ORANGE >> Before starting at ASD Fitness, Nick Keating, 16, spent all his spare time in his room playing video games.

Now the West Haven teen, who is on the autism spectrum, is building muscles, confidence, taking two-hour walks, and to his mother’s amazement, even talking to people he meets in public.

He’s also gained much-needed male role models, said his mother, Debbie Keating.

“It’s really changed Nick’s life, he’s like a different person,” Keating said of ASD Fitness. “It’s a wonderful experience they’ve given my son.”

ASD Fitness specializes in working with people on the autism spectrum and with other special needs, and Keating will tell of Nick’s transformation at an upcoming fundraiser for the center’s charity arm, as Nick is one of numerous scholarship recipients.

The wine and beer tasting to benefit the Bethany Leapley ASD Scholarship Fund will be held at 7 p.m. April 22 at St. Barbara’s Church, 480 Racebrook Road.

Tickets are $100 each, $725 for a table of eight and $900 for a table of 10. The night will include live music and a silent auction.

To purchase tickets, visit BethanyLeapleyASDFund.org or send a check payable to Bethany Leapley ASD Scholarship Fund, Bethany Luna, 17 Cannonball Road, North Haven 06473.

Dedra Leapley, whose husband, Adam Leapley, founded ASD Fitness to give his own son with autism the opportunity to be a trainer, said it was always part of the vision to make the specialized gym available to those in need.

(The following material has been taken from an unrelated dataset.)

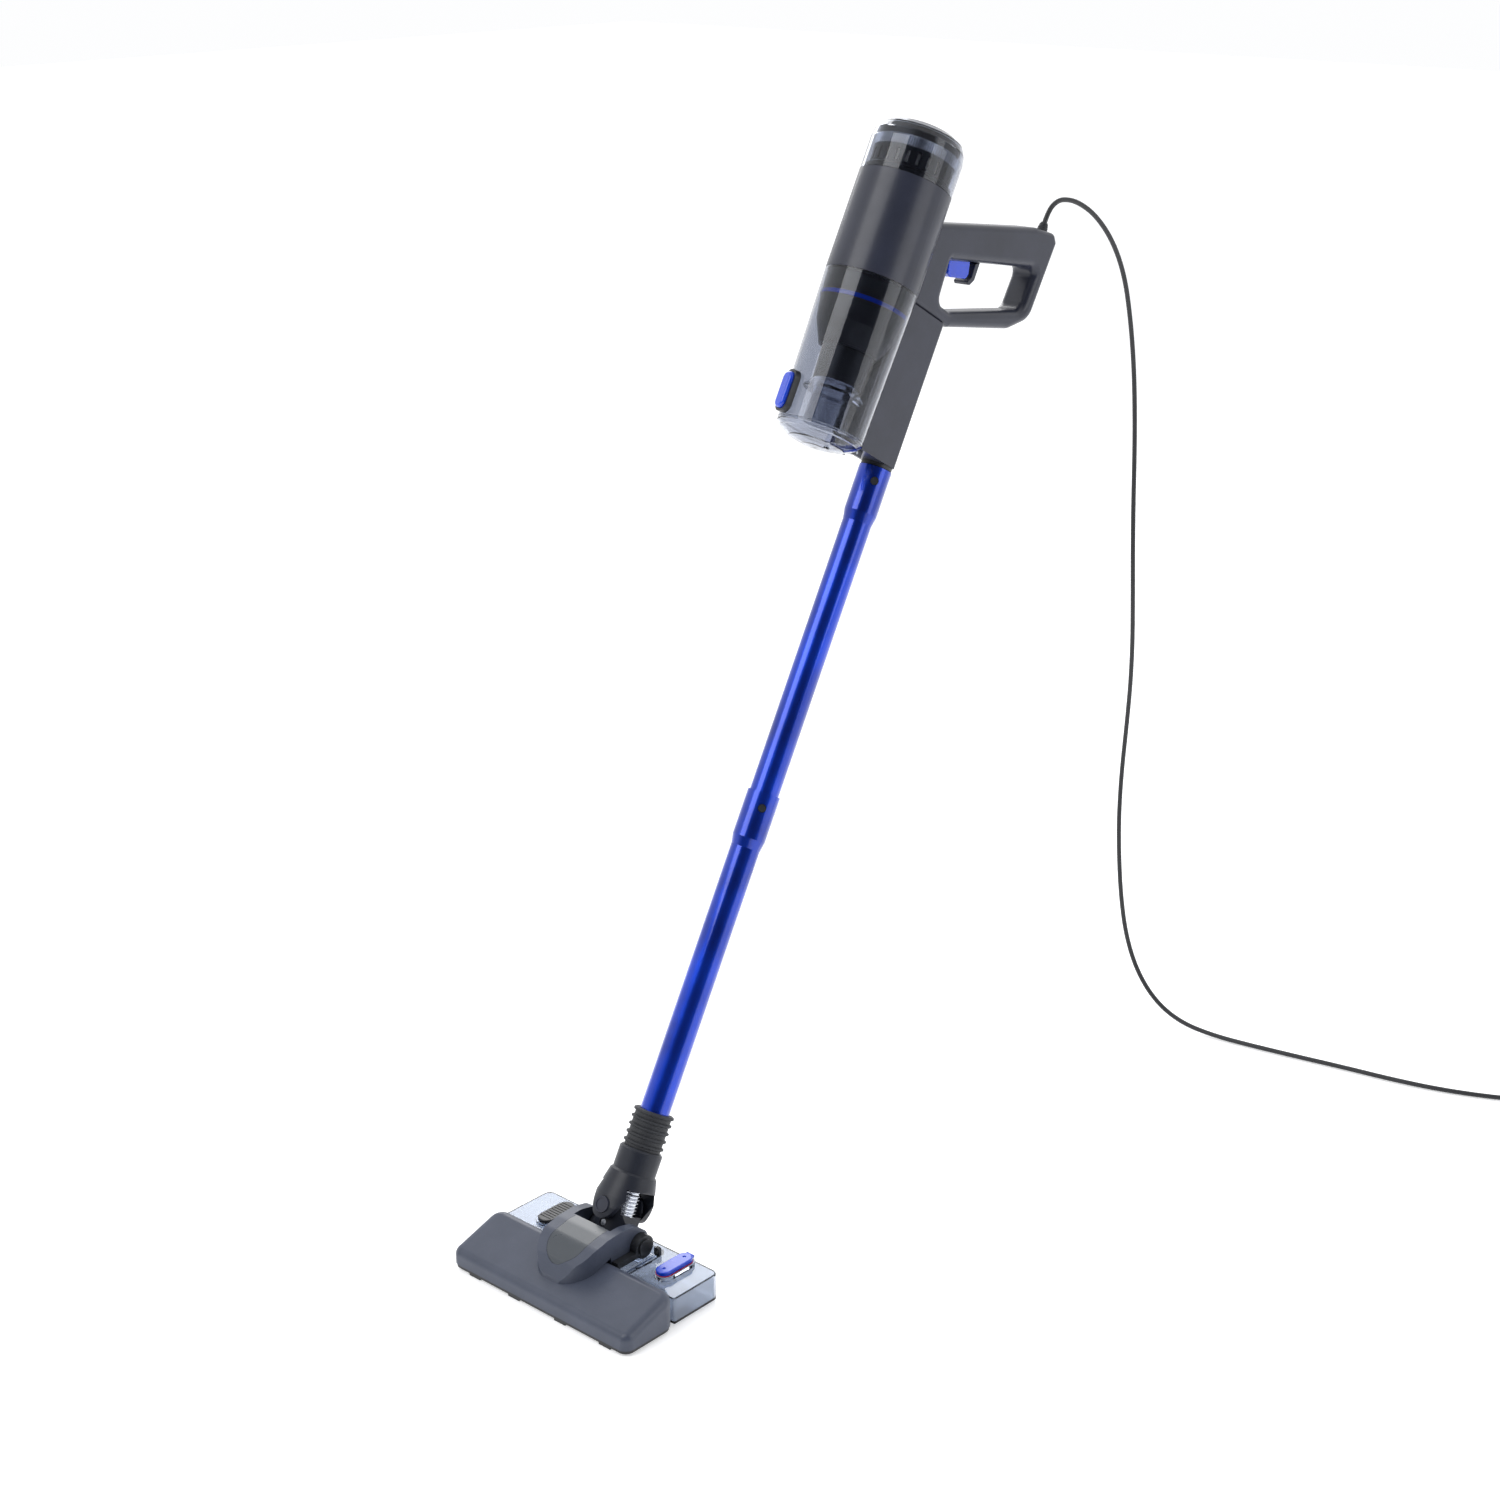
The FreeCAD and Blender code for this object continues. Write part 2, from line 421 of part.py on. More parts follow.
nscrew = cyl(3.3, 2.0, (0, -21.2, 8.5), (0, 1, 0)).cut(box(-2.4, 2.4, -21.5, -20.4, 8.1, 8.9)).cut(box(-0.4, 0.4, -21.5, -20.4, 6.1, 10.9))
save("neck_screw", nscrew)
hp = [(13.6, 5.4), (15.0, 5.4)]
s = 5.4
while s < 44.0:
    hp += [(15.0, s + 0.5), (16.7, s + 1.4), (16.7, s + 2.6), (15.0, s + 3.5)]
    s += 4.2
hp += [(15.0, 48.4), (14.2, 49.2), (13.6, 49.2)]
save("neck_hose", rev(hp))

# =====================================================================
# Floor head, built in place: x across, y back, z up from the floor
# =====================================================================
HW = HEAD_W / 2
plan = [(-HW, HEAD_FRONT), (HW, HEAD_FRONT), (HW, HEAD_BACK), (-HW, HEAD_BACK)]
PLAN_R = [11, 11, 15, 15]
side = [(HEAD_FRONT, 6.5), (HEAD_FRONT + 0.6, 22.5), (HEAD_BACK, 45.5), (HEAD_BACK, 6.5)]
shell = prism_x(side, 0, -HW - 5, HW + 5).common(prism_z(plan, PLAN_R, 0, 60))


def top_edge(e):
    b = e.BoundBox
    return b.ZMin > 20 and not (abs(b.YMin - HEAD_BACK) < 0.1 and abs(b.YMax - HEAD_BACK) < 0.1)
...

The custom-designed facility at 307 Racebrook Road even has lighting and colors to make it more comfortable for those on the spectrum.

Keating, a single mother with three other children, all girls, was paying for the gym at first, but couldn’t continue because of finances, so Nick was given one of many scholarships.

The gym is tucked in the back of a storefront. It is equipped with trainers who have special-education backgrounds so they can work with individualized needs.

But the place and its workers are so much more, Dedra Leapley said, because there are free social and holiday events, get-togethers and lectures by experts, which are open to the public.

They also hold a Sensitive Santa event at Christmas, movie nights and cookie decorating.

People on the spectrum face social challenges, and so it is a workout in more than the physical.

“We want to give the chance for kids to form relationships,” Leapley said. “We’re trying to be a resource.”

Stephanie Bryant of Hamden, whose son, Maurice, 8, receives a scholarship, said his balance has improved since training at ASD, and he’s more outgoing, and so more able to communicate with his friends.

Bryant said she’s “extremely thankful” for the scholarship.

“I’m a single mom, not working, so the scholarship came right on time,” she said.